⁵A set is uncountably infinite if it is infinite and its members cannot be put into one-to-one correspondence with the positive integers. For example the set of real numbers over some interval such as \((0,2 \pi)\) is uncountably infinite. The Wikipedia article on countable sets provides a friendly introduction to the concepts of countability and uncountability.

⁶It is possible to avoid the consideration of infinite sample spaces here by quantizing the possible phases. This is analogous to avoiding calculus by working only with discrete functions. Both usually result in both artificiality and added complexity.

⁷A class of elements satisfying these axioms is called a \(\sigma\)-algebra or, less commonly, a \(\sigma\)-field.

⁸Intersection is also sometimes denoted as \(A_{1} \cap \cdots \cap A_{n}\), but is usually abbreviated as \(A_{1} A_{2} \cdots A_{n}\).

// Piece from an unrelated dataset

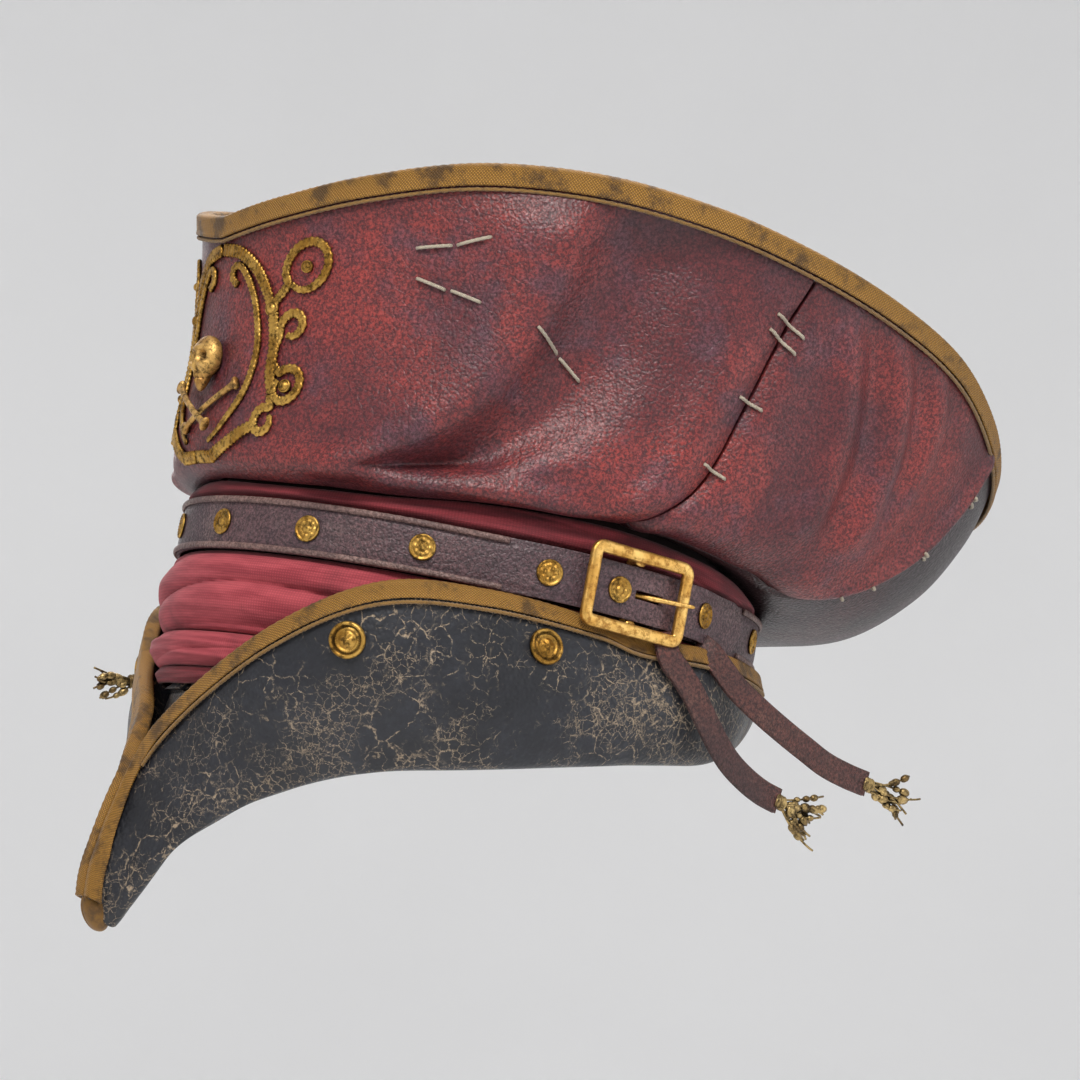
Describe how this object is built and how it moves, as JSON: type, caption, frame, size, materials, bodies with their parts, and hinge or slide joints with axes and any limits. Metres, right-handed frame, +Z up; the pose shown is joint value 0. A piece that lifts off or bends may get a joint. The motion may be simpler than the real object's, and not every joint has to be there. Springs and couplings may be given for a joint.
{
  "type": "pirate hat",
  "caption": "Pirate hat with a tall flared leather crown, cloth band, buckled belt and cuffed brim, worn on a head.",
  "frame": {"origin": "centre of the head opening, level with the sweatband's lower edge at the front and back of the temples", "axes": "-X towards the hat's front, +Y to the wearer's right, +Z up out of the head opening"},
  "size_m": [0.3459, 0.2606, 0.2865],
  "materials": {
    "crown_leather": "worn, satin",
    "gusset_leather": "worn, satin",
    "foundation_felt": "matte",
    "sweatband_leather": "satin",
    "old_gold_braid": "woven",
    "gold_cord": "twisted",
    "linen_thread": "matte",
    "bandana_cloth": "matte",
    "bandana_shadow_cloth": "matte",
    "belt_leather": "worn, satin",
    "welt_leather": "satin",
    "antique_brass": "antique",
    "buckle_brass": "worn",
    "bone_gilt": "antique",
    "brim_leather": "cracked, satin",
    "tie_leather": "satin",
    "fringe_beads": "antique"
  },
  "bodies": {
    "hat": {"foundation_cap": "foundation_felt", "sweatband": "sweatband_leather", "crown_front_panel": "crown_leather", "crown_back_left": "crown_leather", "crown_back_right": "crown_leather", "crown_rear_gusset": "gusset_leather", "crown_top_panel": "crown_leather", "crown_rim_braid": "old_gold_braid", "crown_rim_piping": "gold_cord", "side_seam_stitches_left": "linen_thread", "side_seam_stitches_right": "linen_thread", "gusset_stitches_left": "linen_thread", "gusset_stitches_right": "linen_thread", "crown_darning_stitches": "linen_thread", "bandana_upper_wrap": "bandana_cloth", "bandana_main_wrap": "bandana_cloth", "bandana_lower_fold": "bandana_cloth", "bandana_under_fold": "bandana_shadow_cloth", "belt_strap": "belt_leather", "belt_chape": "belt_leather", "belt_edge_welts": "welt_leather", "belt_studs": "antique_brass", "buckle_frame": "buckle_brass", "brim_left": "brim_leather", "brim_right": "brim_leather", "brim_braid_left": "old_gold_braid", "brim_braid_right": "old_gold_braid", "brim_piping_left": "gold_cord", "brim_piping_right": "gold_cord", "brim_buttons_left": "antique_brass", "brim_buttons_right": "antique_brass", "emblem_frame": "antique_brass", "emblem_scrolls": "antique_brass", "emblem_bosses": "antique_brass", "emblem_skull": "bone_gilt", "emblem_crossbones": "bone_gilt", "tie_left_front": "tie_leather", "tie_left_rear": "tie_leather", "tie_right": "tie_leather", "fringe_left_front": "fringe_beads", "fringe_left_rear": "fringe_beads", "fringe_right": "fringe_beads"},
    "prong": {"buckle_prong": "buckle_brass"}
  },
  "joints": [
    {"name": "prong_lift", "type": "hinge", "parent": "hat", "child": "prong", "pos_m": [0.00605, -0.09757, 0.063], "axis": [0, 0, -1], "range_deg": [0, 25]}
  ]
}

⁹There is no doubt that measure theory is useful in probability theory, and serious students of probability should certainly learn measure theory at some point. For application-oriented people, however, it seems advisable to acquire more insight and understanding of probability, at a graduate level, before concentrating on the abstractions and subtleties of measure theory.

¹⁰The word finite is redundant here, since the set of real numbers, by definition, does not include \(\pm \infty\). The set of real numbers with \(\pm \infty\) appended, is called the set of extended real numbers

¹¹Sometimes finite additivity, (1.3), is added as an additional axiom. This addition is quite intuitive and avoids the technical and somewhat peculiar proofs given for \ref{1.2} and (1.3).